··· Information shown ···

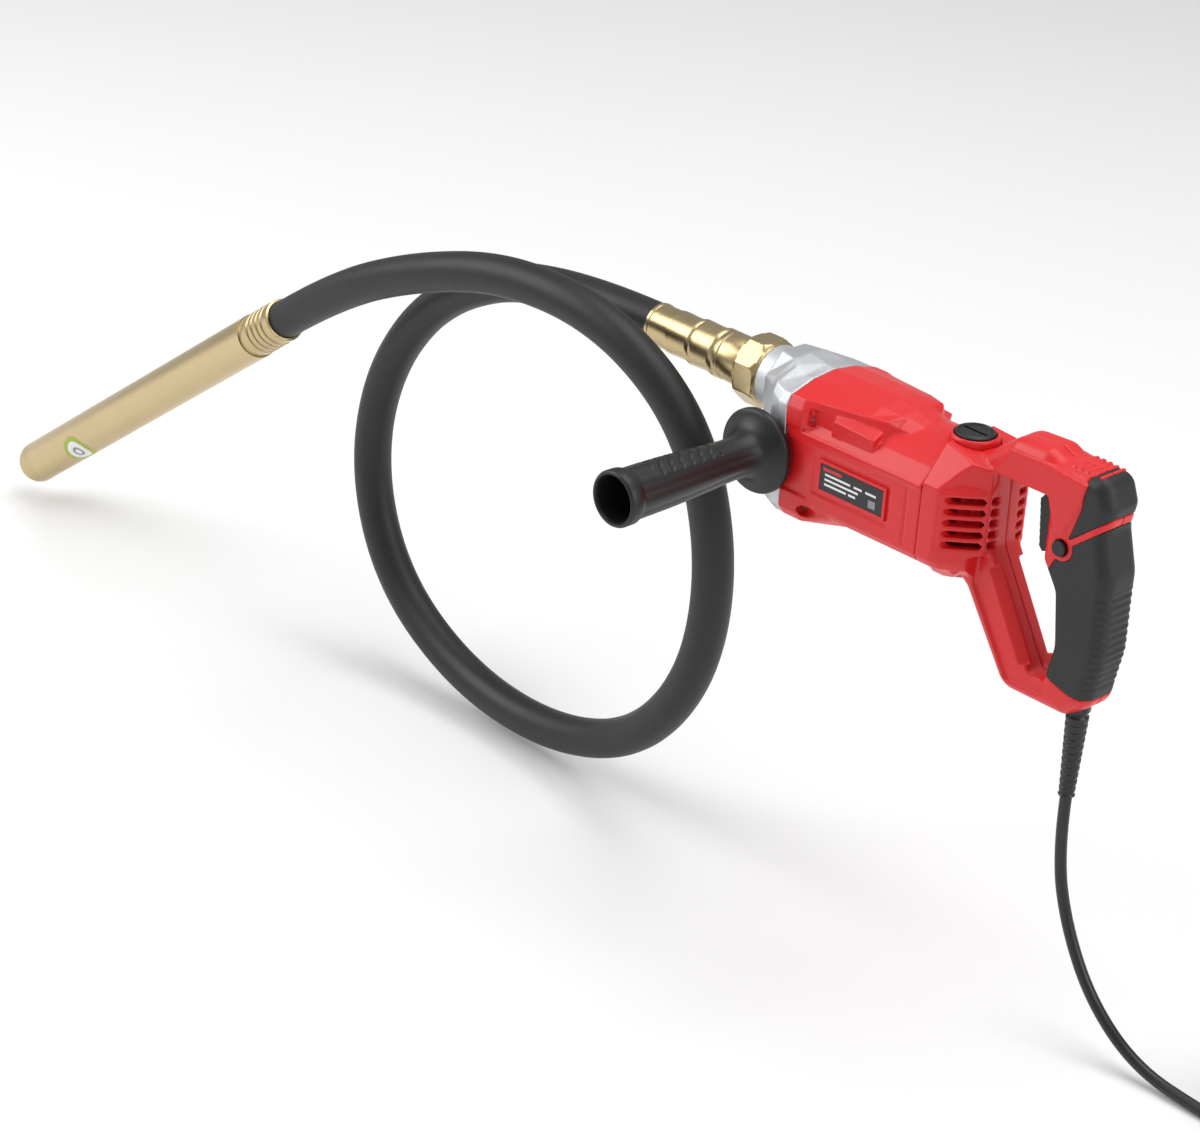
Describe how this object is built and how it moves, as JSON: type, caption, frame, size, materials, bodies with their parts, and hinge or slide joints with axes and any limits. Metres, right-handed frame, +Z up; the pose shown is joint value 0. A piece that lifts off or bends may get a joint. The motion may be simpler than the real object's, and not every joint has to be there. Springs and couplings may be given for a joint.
{
  "type": "concrete vibrator",
  "caption": "Hand-held electric motor with a D-handle and side handle, driving a steel vibrating needle through a looped rubber hose with a flexible core.",
  "frame": {"origin": "middle of the D-handle's rear grip, where the hand holds the machine", "axes": "+X from the needle end towards the D-handle along the motor axis, +Z up, the side handle points along -Y"},
  "size_m": [1.3291, 0.3474, 0.4014],
  "materials": {
    "red_plastic": "satin moulded red plastic",
    "black_rubber": "soft black overmould rubber",
    "hose_rubber": "matt black cloth-marked hose rubber",
    "black_plastic": "moulded black plastic",
    "cast_aluminium": "fine sand-blasted aluminium casting",
    "brass": "pale gold zinc and brass plating, turned",
    "steel": "ground steel",
    "copper_wire": "lacquered copper winding",
    "laminated_steel": "stacked motor laminations",
    "carbon": "pressed carbon",
    "label_black": "plain black label with a red band",
    "cord_rubber": "smooth black cord sheath"
  },
  "bodies": {
    "machine": {"gear_case": "cast_aluminium", "motor_housing": "red_plastic", "handle_shell_right": "red_plastic", "handle_shell_left": "red_plastic", "grip_rubber": "black_rubber", "handle_cap_rubber": "black_rubber", "trigger_pin": "steel", "switch_block": "black_plastic", "cord_clamp": "black_plastic", "spindle_front_bearing": "steel", "spindle_rear_bearing": "steel", "motor_front_bearing": "steel", "motor_rear_bearing": "steel", "bearing_plate": "cast_aluminium", "stator_core": "laminated_steel", "field_coils": "copper_wire", "carbon_brushes": "carbon", "brush_holders": "brass", "brush_caps": "black_plastic", "coupling_nut": "brass", "hose_ferrule": "brass", "hose": "hose_rubber", "flexible_core": "steel", "needle_socket": "brass", "needle_tube": "brass", "needle_tip": "brass", "needle_root_bearing": "steel", "needle_tip_bearing": "steel", "needle_seal": "black_rubber", "side_handle": "black_plastic", "side_handle_stud": "steel", "label_plate": "label_black", "strain_relief": "cord_rubber", "mains_cord": "cord_rubber", "cord_coil": "cord_rubber", "plug_body": "cord_rubber", "plug_pins": "steel", "housing_screws": "steel", "handle_screws": "steel"},
    "rotor": {"rotor_shaft": "steel", "rotor_core": "laminated_steel", "commutator": "copper_wire", "rotor_windings": "copper_wire", "cooling_fan": "black_plastic", "pinion": "steel"},
    "spindle": {"spindle": "steel", "spindle_gear": "steel"},
    "eccentric": {"eccentric_weight": "steel"},
    "trigger": {"trigger": "black_plastic"},
    "lock_button": {"lock_button": "black_plastic"}
  },
  "joints": [
    {"name": "rotor_spin", "type": "hinge", "parent": "machine", "child": "rotor", "pos_m": [-0.17, 0, 0.033], "axis": [1, 0, 0], "continuous": true},
    {"name": "spindle_spin", "type": "hinge", "parent": "machine", "child": "spindle", "pos_m": [-0.242, 0, 0.06], "axis": [1, 0, 0], "continuous": true},
    {"name": "eccentric_spin", "type": "hinge", "parent": "machine", "child": "eccentric", "pos_m": [-0.729, -0.058, -0.034], "axis": [0.811, 0, 0.585], "continuous": true},
    {"name": "trigger_pull", "type": "hinge", "parent": "machine", "child": "trigger", "pos_m": [-0.027, 0, 0.06], "axis": [0, -1, 0], "range_deg": [0, 9], "stiffness_Nm_per_rad": 0.5, "springref_deg": -8.59},
    {"name": "lock_button_press", "type": "slide", "parent": "machine", "child": "lock_button", "axis": [0, 1, 0], "range_m": [0, 0.0025], "stiffness_N_per_m": 400, "springref_m": -0.002}
  ],
  "couplings": [
    {"joint": "spindle_spin", "follows": "rotor_spin", "ratio": -0.38461},
    {"joint": "eccentric_spin", "follows": "rotor_spin", "ratio": -0.38461}
  ]
}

···

* Directions for this task: All of the lines above need to be given again exactly.

* Written solution:
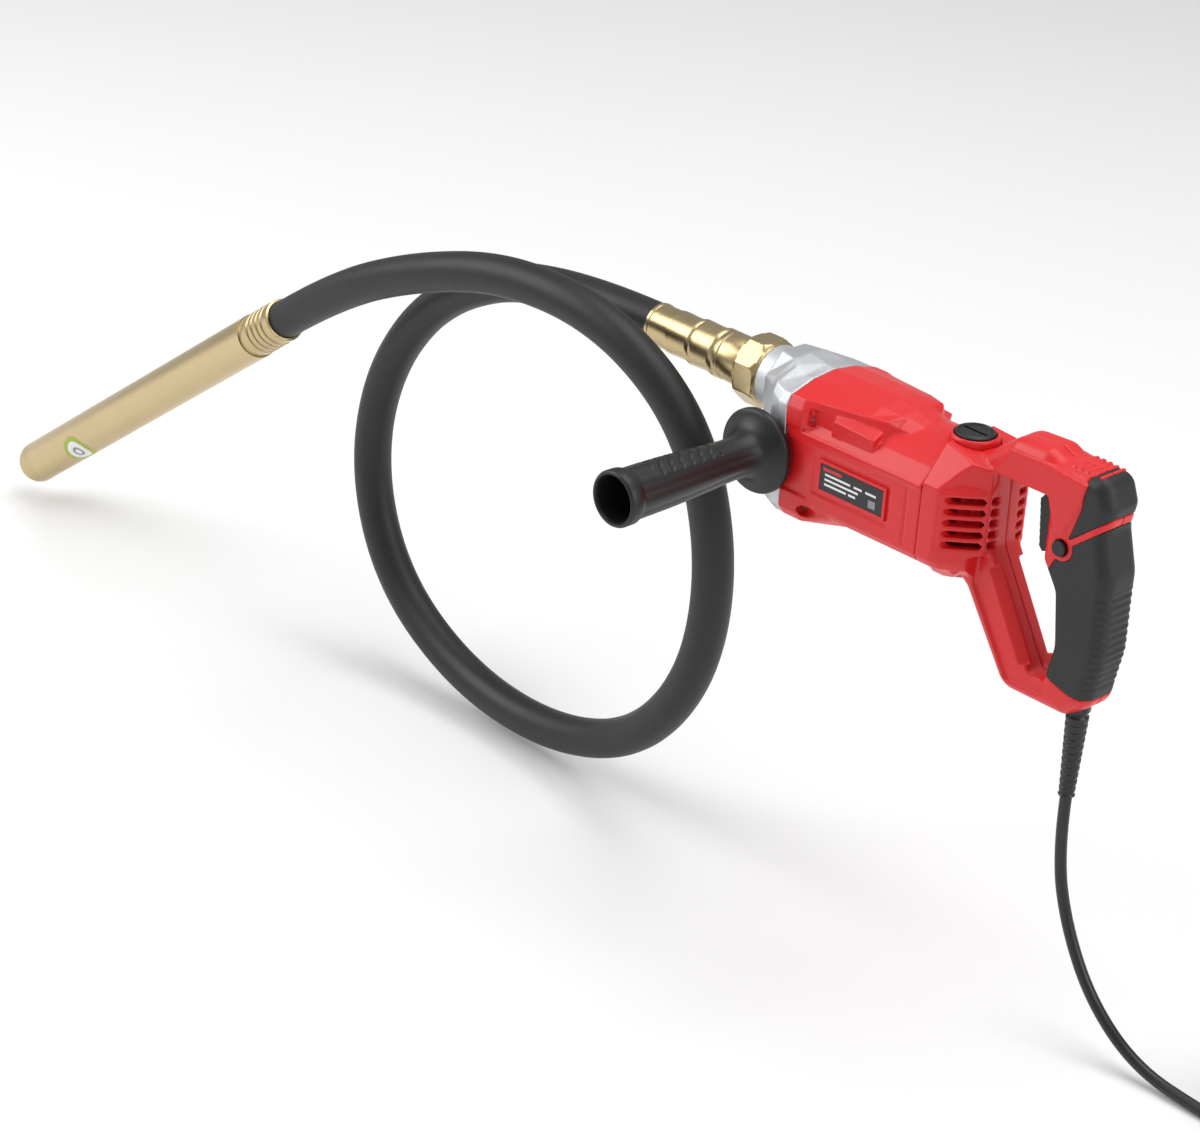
Describe how this object is built and how it moves, as JSON: type, caption, frame, size, materials, bodies with their parts, and hinge or slide joints with axes and any limits. Metres, right-handed frame, +Z up; the pose shown is joint value 0. A piece that lifts off or bends may get a joint. The motion may be simpler than the real object's, and not every joint has to be there. Springs and couplings may be given for a joint.
{
  "type": "concrete vibrator",
  "caption": "Hand-held electric motor with a D-handle and side handle, driving a steel vibrating needle through a looped rubber hose with a flexible core.",
  "frame": {"origin": "middle of the D-handle's rear grip, where the hand holds the machine", "axes": "+X from the needle end towards the D-handle along the motor axis, +Z up, the side handle points along -Y"},
  "size_m": [1.3291, 0.3474, 0.4014],
  "materials": {
    "red_plastic": "satin moulded red plastic",
    "black_rubber": "soft black overmould rubber",
    "hose_rubber": "matt black cloth-marked hose rubber",
    "black_plastic": "moulded black plastic",
    "cast_aluminium": "fine sand-blasted aluminium casting",
    "brass": "pale gold zinc and brass plating, turned",
    "steel": "ground steel",
    "copper_wire": "lacquered copper winding",
    "laminated_steel": "stacked motor laminations",
    "carbon": "pressed carbon",
    "label_black": "plain black label with a red band",
    "cord_rubber": "smooth black cord sheath"
  },
  "bodies": {
    "machine": {"gear_case": "cast_aluminium", "motor_housing": "red_plastic", "handle_shell_right": "red_plastic", "handle_shell_left": "red_plastic", "grip_rubber": "black_rubber", "handle_cap_rubber": "black_rubber", "trigger_pin": "steel", "switch_block": "black_plastic", "cord_clamp": "black_plastic", "spindle_front_bearing": "steel", "spindle_rear_bearing": "steel", "motor_front_bearing": "steel", "motor_rear_bearing": "steel", "bearing_plate": "cast_aluminium", "stator_core": "laminated_steel", "field_coils": "copper_wire", "carbon_brushes": "carbon", "brush_holders": "brass", "brush_caps": "black_plastic", "coupling_nut": "brass", "hose_ferrule": "brass", "hose": "hose_rubber", "flexible_core": "steel", "needle_socket": "brass", "needle_tube": "brass", "needle_tip": "brass", "needle_root_bearing": "steel", "needle_tip_bearing": "steel", "needle_seal": "black_rubber", "side_handle": "black_plastic", "side_handle_stud": "steel", "label_plate": "label_black", "strain_relief": "cord_rubber", "mains_cord": "cord_rubber", "cord_coil": "cord_rubber", "plug_body": "cord_rubber", "plug_pins": "steel", "housing_screws": "steel", "handle_screws": "steel"},
    "rotor": {"rotor_shaft": "steel", "rotor_core": "laminated_steel", "commutator": "copper_wire", "rotor_windings": "copper_wire", "cooling_fan": "black_plastic", "pinion": "steel"},
    "spindle": {"spindle": "steel", "spindle_gear": "steel"},
    "eccentric": {"eccentric_weight": "steel"},
    "trigger": {"trigger": "black_plastic"},
    "lock_button": {"lock_button": "black_plastic"}
  },
  "joints": [
    {"name": "rotor_spin", "type": "hinge", "parent": "machine", "child": "rotor", "pos_m": [-0.17, 0, 0.033], "axis": [1, 0, 0], "continuous": true},
    {"name": "spindle_spin", "type": "hinge", "parent": "machine", "child": "spindle", "pos_m": [-0.242, 0, 0.06], "axis": [1, 0, 0], "continuous": true},
    {"name": "eccentric_spin", "type": "hinge", "parent": "machine", "child": "eccentric", "pos_m": [-0.729, -0.058, -0.034], "axis": [0.811, 0, 0.585], "continuous": true},
    {"name": "trigger_pull", "type": "hinge", "parent": "machine", "child": "trigger", "pos_m": [-0.027, 0, 0.06], "axis": [0, -1, 0], "range_deg": [0, 9], "stiffness_Nm_per_rad": 0.5, "springref_deg": -8.59},
    {"name": "lock_button_press", "type": "slide", "parent": "machine", "child": "lock_button", "axis": [0, 1, 0], "range_m": [0, 0.0025], "stiffness_N_per_m": 400, "springref_m": -0.002}
  ],
  "couplings": [
    {"joint": "spindle_spin", "follows": "rotor_spin", "ratio": -0.38461},
    {"joint": "eccentric_spin", "follows": "rotor_spin", "ratio": -0.38461}
  ]
}